_TASK TO COMPLETE_: Find the lines that contain the word "slide" and copy each one.

_EXCERPTED RECORDS_:
┄┄┄┄┄┄┄┄┄┄┄┄┄┄┄┄┄┄┄┄

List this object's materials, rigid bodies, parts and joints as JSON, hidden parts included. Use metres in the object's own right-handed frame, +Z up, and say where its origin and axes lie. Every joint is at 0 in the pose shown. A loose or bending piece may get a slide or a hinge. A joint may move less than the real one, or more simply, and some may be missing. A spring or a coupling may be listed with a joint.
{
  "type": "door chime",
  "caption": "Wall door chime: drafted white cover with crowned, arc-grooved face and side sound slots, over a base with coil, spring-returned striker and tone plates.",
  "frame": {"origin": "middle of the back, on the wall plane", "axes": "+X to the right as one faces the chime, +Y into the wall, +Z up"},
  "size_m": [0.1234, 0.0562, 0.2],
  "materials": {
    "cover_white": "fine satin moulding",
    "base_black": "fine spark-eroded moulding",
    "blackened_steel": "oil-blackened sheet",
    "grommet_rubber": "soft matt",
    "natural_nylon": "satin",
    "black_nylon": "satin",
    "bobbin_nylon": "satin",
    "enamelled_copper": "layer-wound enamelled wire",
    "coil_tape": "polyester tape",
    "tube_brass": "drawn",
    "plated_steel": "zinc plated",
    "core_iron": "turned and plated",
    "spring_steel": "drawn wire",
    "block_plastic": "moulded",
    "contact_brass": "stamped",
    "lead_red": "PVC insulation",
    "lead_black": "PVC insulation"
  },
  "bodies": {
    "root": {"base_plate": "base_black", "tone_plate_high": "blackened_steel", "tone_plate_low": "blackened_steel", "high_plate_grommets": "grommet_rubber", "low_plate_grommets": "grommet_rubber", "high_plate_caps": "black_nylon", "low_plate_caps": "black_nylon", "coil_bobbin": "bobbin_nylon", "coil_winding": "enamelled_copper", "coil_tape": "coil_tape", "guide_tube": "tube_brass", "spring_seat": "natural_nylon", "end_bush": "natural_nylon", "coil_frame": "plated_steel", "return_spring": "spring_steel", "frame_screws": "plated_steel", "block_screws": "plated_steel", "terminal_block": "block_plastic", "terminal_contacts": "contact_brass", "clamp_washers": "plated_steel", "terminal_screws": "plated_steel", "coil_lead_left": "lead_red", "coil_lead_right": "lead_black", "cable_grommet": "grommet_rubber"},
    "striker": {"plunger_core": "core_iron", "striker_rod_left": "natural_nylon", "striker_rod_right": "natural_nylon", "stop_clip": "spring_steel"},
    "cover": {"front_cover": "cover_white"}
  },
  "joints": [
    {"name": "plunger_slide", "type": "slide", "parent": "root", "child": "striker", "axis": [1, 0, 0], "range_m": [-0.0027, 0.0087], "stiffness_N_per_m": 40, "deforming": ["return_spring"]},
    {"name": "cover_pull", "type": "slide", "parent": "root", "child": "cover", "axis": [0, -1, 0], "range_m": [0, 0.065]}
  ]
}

┄┄┄┄┄┄┄┄┄┄┄┄┄┄┄┄┄┄┄┄

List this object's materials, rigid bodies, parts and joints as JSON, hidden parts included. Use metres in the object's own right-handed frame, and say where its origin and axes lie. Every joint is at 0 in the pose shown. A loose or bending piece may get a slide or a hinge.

┄┄┄┄┄┄┄┄┄┄┄┄┄┄┄┄┄┄┄┄

_TASK RESULT_:
List this object's materials, rigid bodies, parts and joints as JSON, hidden parts included. Use metres in the object's own right-handed frame, +Z up, and say where its origin and axes lie. Every joint is at 0 in the pose shown. A loose or bending piece may get a slide or a hinge. A joint may move less than the real one, or more simply, and some may be missing. A spring or a coupling may be listed with a joint.
    {"name": "plunger_slide", "type": "slide", "parent": "root", "child": "striker", "axis": [1, 0, 0], "range_m": [-0.0027, 0.0087], "stiffness_N_per_m": 40, "deforming": ["return_spring"]},
    {"name": "cover_pull", "type": "slide", "parent": "root", "child": "cover", "axis": [0, -1, 0], "range_m": [0, 0.065]}
List this object's materials, rigid bodies, parts and joints as JSON, hidden parts included. Use metres in the object's own right-handed frame, and say where its origin and axes lie. Every joint is at 0 in the pose shown. A loose or bending piece may get a slide or a hinge.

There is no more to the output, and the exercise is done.